Now, why on earth did he say that? To believe that he could actually walk on water like Jesus is insane. I mean, what was he thinking? Well, one thing he might have been thinking was that, in the past, Jesus had asked the disciples to do things he did, such as heal the sick. That was impossible, too, until Jesus gave them the power to do it. Maybe, Peter was thinking this was also something Jesus wanted them to do. So, to him, maybe this wasn’t such a crazy request. And, Jesus said, “Well, come on, then.”
And, Peter did. The rest of them must have been horrified and I can picture him shrugging them off as they tried to restrain him. He swung his legs over the side of the boat, and took a few steps toward Jesus across the heaving surface. And, to the amazement of all, it seems he was doing fine until he got scared and felt his feet sinking into the black waves below.
Peter accepted the risk of faith by answering Jesus’ call and climbing out of the boat, but his fear overwhelmed him when he felt the force of the wind and saw the size of the waves. He shifted his attention from the power of God in Jesus to his own limitations and fears.
Have we ever been in this situation? I have. Not strolling across a lake, but, so full of confidence about something one minute, and the next, gurgling and spluttering, flailing about trying to stay figuratively afloat. Everything seems to be too much. The trouble, the problem, is too overwhelming. We’ve all been there.

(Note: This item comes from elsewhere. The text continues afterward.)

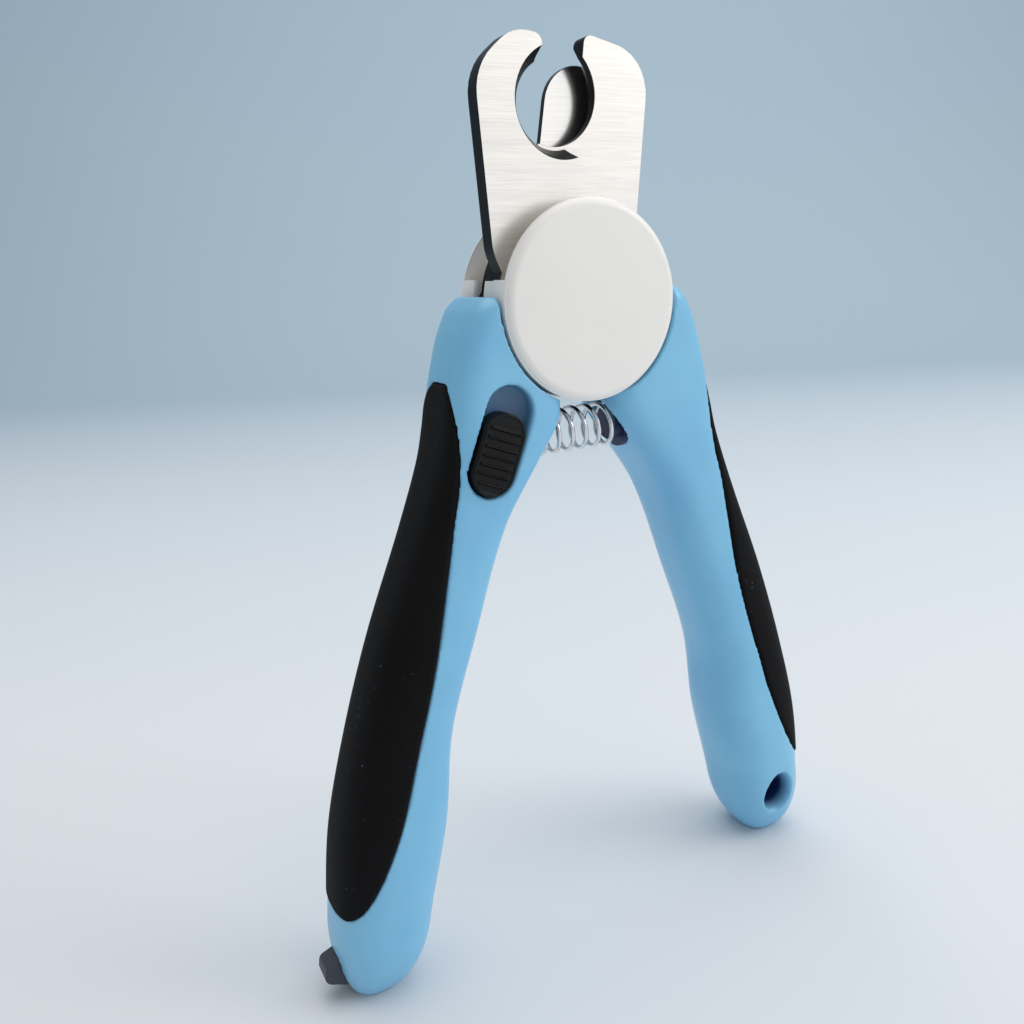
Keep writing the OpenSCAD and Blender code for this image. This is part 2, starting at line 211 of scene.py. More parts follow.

Now, in our minds we know Jesus is more powerful than any problem or evil that can come into our lives, but somehow that knowledge doesn’t stop us from taking our eyes off him. And, that’s when we find we’re overwhelmed. Matthew says the waves “harassed” the little boat the disciples were in. And, that’s exactly what the storms of life around us do. They harass us until we are worn down.
But, Peter but managed to cry out, “Lord, save me.” And, this is also a lesson. He knows who to call and who can save him. Not the other disciples back in the boat, but Jesus. And “immediately”, Matthew emphasises, Jesus reached out to catch him and haul him to the surface. Once there he found he could once again walk across the waves, but only with Jesus by his side.
It’s true Jesus commented to Peter, “You have such a little faith, why did you doubt that I would keep you safe?” but that didn’t stop Jesus immediately reaching out to give him a hand. You see, this isn’t a story about the size of Peter’s faith, but how he used it. As he gurgled and spluttered in the wild seas he knew there was only one who could really help him and that’s the one to whom he turned.
Jesus reaches out to anyone who is “of little faith” and that is very good news indeed, because like Peter, faith and doubt are all mixed up in us. One minute we are filled with courage; the next filled with fear. We walk and sink, we believe and doubt. It’s not like we do only one or the other. We do both.
So, this is a story about those times when we find that for some reason Jesus seems distant to us and we can’t come to him. But, when we can't walk to Jesus, Jesus walks toward us to bring us the help that we need. And, that’s the way God is, full of grace and never-ending love.
We haven’t quite come to the end this story yet. Remember, the storm is still raging all this time, but when Jesus and Peter got into the boat, the storm finally stopped, and all the disciples worshipped Jesus. They had been afraid; they had believed that chaos represented by the turbulent sea was in control, but, in the end, Jesus had shown he was the one with authority over all things and he was the one who would not let down those whom he loved.
In the middle of chaos, may we listen to the voice and, like Peter, experience the peace that comes when Jesus takes control, knowing the grace and love of the Son of God.
Then, confidence becomes the feeling we have because we do understand the situation. Completely.